En effet, passionné de préhistoire, Ulrich Bloch se laisse aller à rêver à un retour à «ces sociétés matriarcales moins cruelles que la nôtre». Ou en tout cas plus humaines, en ces temps de globalisation.

Mais c’est d’abord l’ouverture qui est recherchée. «On vit bien ici, mieux qu’ailleurs, c’est vrai, mais les gens ne regardent que leurs petits avantages, sans sortir.»

Comme des nains de jardin

En refusant l’ouverture, la Suisse dresse un mur sur ses frontières, à l’image de ses jardins trop clôturés.

Pour Ulrich Bloch, «les Suisses vivent un peu comme des nains de jardin». Ce qui a inspiré une autre installation: retranché derrière un fortin de sacs de sable, dominé par un immense drapeau suisse, un petit nain de plastique regarde le monde extérieur.

Un travail sur le thème du «réduit» helvétique, de Guillaume Tell à… Christoph Blocher, tribun de la droite nationaliste suisse.

Artiste de l’éphémère, Ulrich Bloch construit ses installations, les photographie, les démonte et… les oublie. Il se définit comme «un prof de dessin, un visuel, rien d’autre».

Et pourtant, sa démarche pose beaucoup de questions sur l’identité nationale et aussi sur le rôle (dérangeant?) de l’artiste dans la société. Une question qui tombe en plein dans l’actualité.

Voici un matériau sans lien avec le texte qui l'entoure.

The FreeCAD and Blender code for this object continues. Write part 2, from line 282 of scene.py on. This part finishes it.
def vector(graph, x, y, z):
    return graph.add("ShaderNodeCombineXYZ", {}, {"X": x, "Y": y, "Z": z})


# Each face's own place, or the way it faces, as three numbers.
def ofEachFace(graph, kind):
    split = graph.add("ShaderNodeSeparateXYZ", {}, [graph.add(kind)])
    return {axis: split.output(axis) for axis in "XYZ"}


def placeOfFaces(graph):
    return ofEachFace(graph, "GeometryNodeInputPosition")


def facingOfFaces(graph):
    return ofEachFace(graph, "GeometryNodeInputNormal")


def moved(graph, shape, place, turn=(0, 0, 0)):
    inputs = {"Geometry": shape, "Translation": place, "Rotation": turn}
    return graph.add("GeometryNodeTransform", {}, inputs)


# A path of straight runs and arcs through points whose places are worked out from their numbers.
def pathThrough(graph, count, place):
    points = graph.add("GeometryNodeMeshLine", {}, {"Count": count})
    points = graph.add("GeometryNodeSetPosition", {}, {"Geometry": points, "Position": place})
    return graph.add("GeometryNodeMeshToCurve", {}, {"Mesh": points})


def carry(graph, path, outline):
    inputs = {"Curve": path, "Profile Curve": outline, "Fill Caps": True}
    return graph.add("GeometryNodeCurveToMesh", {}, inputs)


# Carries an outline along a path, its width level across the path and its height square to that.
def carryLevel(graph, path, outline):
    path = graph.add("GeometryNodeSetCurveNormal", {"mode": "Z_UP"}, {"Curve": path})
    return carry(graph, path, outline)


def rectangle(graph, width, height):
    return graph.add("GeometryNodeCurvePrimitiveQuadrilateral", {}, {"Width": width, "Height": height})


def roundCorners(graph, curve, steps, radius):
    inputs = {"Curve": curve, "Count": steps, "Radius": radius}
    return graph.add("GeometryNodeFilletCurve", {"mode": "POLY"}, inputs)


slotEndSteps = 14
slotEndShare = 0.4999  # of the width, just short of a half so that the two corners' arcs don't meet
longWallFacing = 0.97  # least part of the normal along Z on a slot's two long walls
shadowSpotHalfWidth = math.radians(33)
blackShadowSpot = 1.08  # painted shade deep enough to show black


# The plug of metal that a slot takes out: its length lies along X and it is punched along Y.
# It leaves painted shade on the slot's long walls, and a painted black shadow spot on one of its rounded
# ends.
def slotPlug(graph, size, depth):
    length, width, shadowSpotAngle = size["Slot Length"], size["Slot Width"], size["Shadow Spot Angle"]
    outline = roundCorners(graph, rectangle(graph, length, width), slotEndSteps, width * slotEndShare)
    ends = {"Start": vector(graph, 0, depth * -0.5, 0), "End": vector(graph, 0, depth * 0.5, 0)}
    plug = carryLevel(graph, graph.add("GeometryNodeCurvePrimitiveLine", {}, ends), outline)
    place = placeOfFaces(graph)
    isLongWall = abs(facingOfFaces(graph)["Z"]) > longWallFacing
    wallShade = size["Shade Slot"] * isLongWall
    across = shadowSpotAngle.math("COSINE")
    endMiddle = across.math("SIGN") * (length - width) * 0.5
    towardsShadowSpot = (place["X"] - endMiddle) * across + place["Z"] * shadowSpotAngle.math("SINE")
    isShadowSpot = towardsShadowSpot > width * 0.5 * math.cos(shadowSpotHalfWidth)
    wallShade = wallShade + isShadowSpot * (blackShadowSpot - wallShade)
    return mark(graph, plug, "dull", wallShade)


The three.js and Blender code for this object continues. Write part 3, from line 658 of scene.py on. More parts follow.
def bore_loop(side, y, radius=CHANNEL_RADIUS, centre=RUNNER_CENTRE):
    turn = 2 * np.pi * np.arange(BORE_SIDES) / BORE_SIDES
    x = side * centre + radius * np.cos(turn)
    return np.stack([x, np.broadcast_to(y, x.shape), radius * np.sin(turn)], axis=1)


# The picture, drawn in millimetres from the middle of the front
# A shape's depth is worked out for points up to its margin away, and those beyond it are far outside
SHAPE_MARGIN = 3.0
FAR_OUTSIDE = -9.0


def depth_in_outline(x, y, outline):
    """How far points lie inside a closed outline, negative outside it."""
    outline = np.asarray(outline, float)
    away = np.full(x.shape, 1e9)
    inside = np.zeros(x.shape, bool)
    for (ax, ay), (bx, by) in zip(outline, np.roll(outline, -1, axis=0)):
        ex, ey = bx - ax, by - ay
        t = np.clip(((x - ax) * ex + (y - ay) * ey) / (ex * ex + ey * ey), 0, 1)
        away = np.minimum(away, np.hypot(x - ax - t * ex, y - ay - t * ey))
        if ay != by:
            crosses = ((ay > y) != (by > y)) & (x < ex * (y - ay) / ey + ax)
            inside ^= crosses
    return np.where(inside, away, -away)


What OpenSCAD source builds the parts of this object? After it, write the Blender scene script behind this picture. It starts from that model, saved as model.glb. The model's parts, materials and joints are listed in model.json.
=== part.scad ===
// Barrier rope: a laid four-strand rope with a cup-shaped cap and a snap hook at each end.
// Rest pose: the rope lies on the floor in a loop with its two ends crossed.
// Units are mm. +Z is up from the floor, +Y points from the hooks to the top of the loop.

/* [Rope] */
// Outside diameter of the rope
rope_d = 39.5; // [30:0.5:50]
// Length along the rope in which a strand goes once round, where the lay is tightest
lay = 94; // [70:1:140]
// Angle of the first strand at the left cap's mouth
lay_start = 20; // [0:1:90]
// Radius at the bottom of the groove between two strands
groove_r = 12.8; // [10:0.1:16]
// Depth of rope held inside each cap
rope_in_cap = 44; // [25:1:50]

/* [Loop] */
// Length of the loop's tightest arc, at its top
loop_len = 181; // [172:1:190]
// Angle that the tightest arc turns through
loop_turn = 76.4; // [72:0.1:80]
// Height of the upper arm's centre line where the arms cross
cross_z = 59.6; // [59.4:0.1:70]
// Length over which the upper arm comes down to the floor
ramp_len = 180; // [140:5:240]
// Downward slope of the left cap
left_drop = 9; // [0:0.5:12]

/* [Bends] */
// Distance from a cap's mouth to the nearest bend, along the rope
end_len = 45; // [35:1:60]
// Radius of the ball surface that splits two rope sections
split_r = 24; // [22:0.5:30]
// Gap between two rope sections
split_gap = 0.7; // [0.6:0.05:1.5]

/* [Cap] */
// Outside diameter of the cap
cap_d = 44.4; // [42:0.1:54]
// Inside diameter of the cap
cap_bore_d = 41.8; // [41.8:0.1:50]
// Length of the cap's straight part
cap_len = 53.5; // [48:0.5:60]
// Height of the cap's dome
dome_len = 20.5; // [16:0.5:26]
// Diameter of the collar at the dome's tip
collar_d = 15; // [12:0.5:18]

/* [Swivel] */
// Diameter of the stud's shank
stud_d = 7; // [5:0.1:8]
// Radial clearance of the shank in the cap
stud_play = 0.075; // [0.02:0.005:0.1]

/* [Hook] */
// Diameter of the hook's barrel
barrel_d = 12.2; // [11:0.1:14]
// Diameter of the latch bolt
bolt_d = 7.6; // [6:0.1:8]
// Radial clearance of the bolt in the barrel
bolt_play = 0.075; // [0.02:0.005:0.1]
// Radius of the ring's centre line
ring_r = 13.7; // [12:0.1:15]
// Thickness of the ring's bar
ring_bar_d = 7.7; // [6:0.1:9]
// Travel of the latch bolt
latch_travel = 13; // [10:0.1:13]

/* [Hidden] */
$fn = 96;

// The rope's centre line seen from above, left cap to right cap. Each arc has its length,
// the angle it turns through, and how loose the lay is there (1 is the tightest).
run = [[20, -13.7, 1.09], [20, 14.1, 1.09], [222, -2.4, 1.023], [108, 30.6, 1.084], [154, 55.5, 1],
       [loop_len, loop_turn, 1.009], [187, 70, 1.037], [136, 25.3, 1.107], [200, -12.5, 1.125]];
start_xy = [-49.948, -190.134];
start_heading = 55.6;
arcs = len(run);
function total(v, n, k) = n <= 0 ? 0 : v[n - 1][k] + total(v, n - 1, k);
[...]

swissinfo, Isabelle Eichenberger

– Ulrich Bloch est né en 1946 à Bâle dans une famille d’ouvriers. Depuis une trentaine d’années il est professeur de dessin, notamment au Collège Saint-Michel de Fribourg.

– Il a renoncé à faire l’Ecole des Beaux-Arts, mais il a travaillé en autodidacte, de la peinture à la performance en passant par l’émail.

– Il a exposé, collectivement ou individuellement. Depuis cinq ans, il construit des installations sur des thèmes comme la «Mère-Patrie» et la «Terre-Mère».